I think the popularity of ORMs has been spawned by developers developing data layers and writing the same CRUD code over and over again application after application. ORMs are just another tool/technology that lets developers spend less time writing the same SQL statements over and over and concentrate on the logic of the application instead (hopefully).

Solution 3:

For at least 6 years I have been using my own ORM that is based on a very simple concept: projection. Each table is projected into a class, and SQL is generated on the fly based on the class definition. It still requires me to know SQL but it takes care of the 90% simple CRUD, and I never had to manage connections, etc - and it works for the major DB vendors.
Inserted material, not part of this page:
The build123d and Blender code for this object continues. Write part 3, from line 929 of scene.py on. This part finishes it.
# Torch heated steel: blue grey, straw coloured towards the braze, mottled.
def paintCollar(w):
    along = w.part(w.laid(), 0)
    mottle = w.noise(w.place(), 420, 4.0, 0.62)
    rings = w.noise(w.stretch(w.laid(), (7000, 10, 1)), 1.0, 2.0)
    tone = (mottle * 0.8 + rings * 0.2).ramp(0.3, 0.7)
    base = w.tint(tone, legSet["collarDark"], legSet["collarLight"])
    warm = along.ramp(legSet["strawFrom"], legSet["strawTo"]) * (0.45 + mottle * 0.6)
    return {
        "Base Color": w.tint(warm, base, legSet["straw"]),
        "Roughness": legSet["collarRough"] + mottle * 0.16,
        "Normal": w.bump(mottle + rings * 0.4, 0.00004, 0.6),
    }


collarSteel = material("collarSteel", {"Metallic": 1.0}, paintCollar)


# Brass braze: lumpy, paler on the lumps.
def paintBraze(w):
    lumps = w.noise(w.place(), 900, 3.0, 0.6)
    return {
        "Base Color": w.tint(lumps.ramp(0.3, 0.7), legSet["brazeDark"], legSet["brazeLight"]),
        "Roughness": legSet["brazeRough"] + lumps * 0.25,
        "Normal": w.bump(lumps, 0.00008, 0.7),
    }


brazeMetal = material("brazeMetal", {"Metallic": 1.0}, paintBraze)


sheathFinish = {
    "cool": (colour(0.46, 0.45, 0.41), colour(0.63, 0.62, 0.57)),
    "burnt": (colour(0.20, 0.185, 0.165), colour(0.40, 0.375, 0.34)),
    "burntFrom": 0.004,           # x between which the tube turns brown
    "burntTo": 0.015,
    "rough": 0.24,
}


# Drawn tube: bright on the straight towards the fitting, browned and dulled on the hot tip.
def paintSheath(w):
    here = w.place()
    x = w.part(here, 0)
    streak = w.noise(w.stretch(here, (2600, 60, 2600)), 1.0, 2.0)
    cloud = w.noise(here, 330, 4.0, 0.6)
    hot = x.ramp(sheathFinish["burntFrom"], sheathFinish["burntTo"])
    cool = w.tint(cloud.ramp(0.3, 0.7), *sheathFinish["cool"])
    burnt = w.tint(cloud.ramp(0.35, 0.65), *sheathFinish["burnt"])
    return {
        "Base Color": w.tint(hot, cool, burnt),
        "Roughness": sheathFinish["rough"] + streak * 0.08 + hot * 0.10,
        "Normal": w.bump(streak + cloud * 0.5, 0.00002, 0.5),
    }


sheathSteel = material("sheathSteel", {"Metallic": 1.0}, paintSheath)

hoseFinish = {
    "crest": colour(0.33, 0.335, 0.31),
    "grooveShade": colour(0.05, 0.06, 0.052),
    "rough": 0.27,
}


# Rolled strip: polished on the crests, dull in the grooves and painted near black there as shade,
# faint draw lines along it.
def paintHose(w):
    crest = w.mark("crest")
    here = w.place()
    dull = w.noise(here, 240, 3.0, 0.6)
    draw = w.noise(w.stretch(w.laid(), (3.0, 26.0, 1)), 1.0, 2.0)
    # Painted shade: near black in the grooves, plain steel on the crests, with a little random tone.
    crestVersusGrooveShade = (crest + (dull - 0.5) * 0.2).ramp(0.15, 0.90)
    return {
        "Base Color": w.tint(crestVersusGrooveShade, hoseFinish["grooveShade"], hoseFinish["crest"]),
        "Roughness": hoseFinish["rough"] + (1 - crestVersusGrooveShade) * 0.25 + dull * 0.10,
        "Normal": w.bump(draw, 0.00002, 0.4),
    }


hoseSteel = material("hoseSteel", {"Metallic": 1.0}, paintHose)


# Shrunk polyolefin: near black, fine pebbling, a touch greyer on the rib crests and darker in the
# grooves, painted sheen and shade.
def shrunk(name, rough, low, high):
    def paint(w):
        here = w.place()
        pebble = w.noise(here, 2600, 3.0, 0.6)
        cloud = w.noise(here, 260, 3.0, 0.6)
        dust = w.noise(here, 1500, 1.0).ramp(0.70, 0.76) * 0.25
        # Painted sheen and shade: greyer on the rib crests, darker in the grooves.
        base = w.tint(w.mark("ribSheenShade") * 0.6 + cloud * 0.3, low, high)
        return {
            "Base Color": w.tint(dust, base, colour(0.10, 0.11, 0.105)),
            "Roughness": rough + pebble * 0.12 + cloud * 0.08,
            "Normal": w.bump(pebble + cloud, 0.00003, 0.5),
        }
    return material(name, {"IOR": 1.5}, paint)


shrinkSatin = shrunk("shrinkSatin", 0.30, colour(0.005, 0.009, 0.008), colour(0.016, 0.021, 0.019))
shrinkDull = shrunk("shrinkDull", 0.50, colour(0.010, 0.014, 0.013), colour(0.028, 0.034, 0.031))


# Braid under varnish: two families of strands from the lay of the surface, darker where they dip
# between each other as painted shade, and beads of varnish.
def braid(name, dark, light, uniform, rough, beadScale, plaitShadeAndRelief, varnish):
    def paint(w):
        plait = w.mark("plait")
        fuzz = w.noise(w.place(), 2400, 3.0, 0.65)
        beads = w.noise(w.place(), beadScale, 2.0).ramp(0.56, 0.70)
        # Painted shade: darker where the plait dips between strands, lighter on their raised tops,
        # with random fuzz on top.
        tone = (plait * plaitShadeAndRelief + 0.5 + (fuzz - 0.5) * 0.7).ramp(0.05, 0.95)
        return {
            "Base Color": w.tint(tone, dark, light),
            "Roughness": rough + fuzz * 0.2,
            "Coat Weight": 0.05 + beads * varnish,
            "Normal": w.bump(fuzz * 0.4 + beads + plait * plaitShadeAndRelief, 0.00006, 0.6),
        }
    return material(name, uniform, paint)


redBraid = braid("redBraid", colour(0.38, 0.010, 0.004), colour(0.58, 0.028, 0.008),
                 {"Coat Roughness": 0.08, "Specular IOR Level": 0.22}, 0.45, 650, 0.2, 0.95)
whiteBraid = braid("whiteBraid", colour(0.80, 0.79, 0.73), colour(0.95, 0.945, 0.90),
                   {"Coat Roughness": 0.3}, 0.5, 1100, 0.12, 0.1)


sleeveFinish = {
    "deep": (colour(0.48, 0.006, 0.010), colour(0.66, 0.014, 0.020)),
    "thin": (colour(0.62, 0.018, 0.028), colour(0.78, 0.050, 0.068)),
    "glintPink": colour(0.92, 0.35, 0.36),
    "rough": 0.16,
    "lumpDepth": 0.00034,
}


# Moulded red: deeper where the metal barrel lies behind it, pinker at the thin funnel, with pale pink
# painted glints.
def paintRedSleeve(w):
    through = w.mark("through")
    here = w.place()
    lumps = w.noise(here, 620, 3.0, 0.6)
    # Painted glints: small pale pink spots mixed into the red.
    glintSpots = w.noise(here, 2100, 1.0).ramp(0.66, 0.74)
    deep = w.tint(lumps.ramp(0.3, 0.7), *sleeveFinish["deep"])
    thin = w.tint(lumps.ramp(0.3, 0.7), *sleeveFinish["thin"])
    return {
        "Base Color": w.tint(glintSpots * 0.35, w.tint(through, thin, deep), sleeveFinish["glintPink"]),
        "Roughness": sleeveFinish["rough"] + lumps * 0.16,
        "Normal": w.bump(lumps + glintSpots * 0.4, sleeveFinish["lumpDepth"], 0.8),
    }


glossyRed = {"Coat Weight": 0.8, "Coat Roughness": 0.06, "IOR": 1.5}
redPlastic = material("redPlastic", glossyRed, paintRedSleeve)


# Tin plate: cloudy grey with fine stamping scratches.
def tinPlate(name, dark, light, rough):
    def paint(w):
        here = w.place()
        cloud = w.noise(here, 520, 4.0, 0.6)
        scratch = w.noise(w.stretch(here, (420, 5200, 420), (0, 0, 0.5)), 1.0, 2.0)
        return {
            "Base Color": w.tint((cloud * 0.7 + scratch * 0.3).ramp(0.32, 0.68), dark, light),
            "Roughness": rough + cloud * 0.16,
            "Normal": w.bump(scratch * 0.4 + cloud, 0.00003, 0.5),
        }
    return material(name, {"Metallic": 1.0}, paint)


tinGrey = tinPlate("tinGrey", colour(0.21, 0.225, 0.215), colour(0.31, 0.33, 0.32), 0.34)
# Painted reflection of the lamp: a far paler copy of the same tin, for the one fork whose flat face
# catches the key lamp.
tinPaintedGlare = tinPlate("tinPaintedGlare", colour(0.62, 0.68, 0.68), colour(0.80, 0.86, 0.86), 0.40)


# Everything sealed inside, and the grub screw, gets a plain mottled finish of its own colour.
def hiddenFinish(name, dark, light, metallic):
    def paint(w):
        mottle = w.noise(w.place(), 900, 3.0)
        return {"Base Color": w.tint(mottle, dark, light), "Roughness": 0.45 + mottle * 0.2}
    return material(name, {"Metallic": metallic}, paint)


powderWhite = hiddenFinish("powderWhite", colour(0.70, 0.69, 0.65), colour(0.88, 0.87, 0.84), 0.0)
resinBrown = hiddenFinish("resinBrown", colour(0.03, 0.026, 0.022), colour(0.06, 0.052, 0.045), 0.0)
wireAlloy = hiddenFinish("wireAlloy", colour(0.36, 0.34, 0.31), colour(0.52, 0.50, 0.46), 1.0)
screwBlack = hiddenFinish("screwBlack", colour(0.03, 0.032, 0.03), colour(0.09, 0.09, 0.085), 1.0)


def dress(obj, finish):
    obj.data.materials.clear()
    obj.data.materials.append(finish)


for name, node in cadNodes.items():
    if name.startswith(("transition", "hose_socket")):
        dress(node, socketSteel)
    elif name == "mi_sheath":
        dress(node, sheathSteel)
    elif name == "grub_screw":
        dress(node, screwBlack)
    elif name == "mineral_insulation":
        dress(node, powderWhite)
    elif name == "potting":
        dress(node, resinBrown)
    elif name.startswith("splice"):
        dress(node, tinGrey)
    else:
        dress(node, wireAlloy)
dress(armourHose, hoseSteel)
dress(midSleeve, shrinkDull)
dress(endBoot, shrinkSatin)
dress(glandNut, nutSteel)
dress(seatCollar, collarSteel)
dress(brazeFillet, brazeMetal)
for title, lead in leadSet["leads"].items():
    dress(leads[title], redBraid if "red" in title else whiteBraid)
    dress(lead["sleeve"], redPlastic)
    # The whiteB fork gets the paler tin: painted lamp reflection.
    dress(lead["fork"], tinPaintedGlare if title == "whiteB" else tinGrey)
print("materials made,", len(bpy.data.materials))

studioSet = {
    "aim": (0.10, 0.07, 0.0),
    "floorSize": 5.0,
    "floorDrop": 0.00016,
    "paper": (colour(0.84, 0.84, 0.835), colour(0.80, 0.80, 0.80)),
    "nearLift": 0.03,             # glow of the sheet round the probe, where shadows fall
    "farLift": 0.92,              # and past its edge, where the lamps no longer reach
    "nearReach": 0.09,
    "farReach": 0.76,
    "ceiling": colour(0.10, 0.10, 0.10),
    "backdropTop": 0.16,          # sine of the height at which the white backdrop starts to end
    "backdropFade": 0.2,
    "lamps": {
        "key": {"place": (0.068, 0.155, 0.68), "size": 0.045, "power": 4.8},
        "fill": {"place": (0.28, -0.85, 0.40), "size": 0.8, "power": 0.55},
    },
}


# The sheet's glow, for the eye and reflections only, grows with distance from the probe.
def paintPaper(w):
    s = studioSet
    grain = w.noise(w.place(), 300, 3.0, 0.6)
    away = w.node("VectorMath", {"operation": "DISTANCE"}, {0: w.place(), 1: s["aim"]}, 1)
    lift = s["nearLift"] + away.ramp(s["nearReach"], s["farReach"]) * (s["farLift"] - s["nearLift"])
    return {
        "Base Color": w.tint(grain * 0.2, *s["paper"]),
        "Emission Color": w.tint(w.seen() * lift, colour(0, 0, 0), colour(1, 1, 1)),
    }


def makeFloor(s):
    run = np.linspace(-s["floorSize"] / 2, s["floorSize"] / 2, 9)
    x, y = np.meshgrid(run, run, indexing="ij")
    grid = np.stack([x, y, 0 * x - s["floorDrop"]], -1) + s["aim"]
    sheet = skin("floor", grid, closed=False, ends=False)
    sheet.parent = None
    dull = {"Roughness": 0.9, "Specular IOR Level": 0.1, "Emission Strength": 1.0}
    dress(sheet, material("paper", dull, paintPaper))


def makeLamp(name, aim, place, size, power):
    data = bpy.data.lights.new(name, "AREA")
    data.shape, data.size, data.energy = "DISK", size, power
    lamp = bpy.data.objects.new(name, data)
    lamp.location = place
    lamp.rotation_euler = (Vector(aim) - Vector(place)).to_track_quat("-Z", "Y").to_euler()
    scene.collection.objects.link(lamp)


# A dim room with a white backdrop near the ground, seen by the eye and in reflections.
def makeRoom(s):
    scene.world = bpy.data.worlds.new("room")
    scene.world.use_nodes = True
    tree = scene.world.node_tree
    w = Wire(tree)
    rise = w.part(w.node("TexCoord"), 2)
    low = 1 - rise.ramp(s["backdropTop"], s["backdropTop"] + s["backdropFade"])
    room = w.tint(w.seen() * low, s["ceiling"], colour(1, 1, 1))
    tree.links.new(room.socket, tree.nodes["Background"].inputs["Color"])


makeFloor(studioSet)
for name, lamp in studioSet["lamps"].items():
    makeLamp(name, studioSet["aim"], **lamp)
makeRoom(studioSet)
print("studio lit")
I'm happy with what I have and didn't find anything worth dropping it for.

Solution 4:

IMHO, OR/M is not only about 'abstracting the SQL away' or hiding the SQL, or enabling multi-DBMS support.

It enables you to put more focus on your problem domain, since you have to spent less time writing the boring CRUD SQL queries. On the other hand, if you are using a good OR/M, this OR/M should enable you to write SQL queries if this seems to be necessary.

An OR/M can be a powerful tool if you use it properly; it can take care of lazy loading, polymorphic queries / associatons ...
Don't get me wrong; there's nothing wrong with plain SQL, but, if you have to take care yourself of translating your (well thought and normalized) relational model to an expressive OO/domain model, then I think you're spending way to much time doing plumbing.

Using an OR/M also does not mean that you -as a developer- should have no knowledge of SQL. The contrary is true imho.
Knowing SQL and knowing how to write an efficient SQL query, will -imho- enable you to use an OR/M properly.

I must also admit that I'm writing this with NHibernate in mind. This is the OR/M that I'm using atm, and I haven't used Linq to SQL or Linq to entities (yet).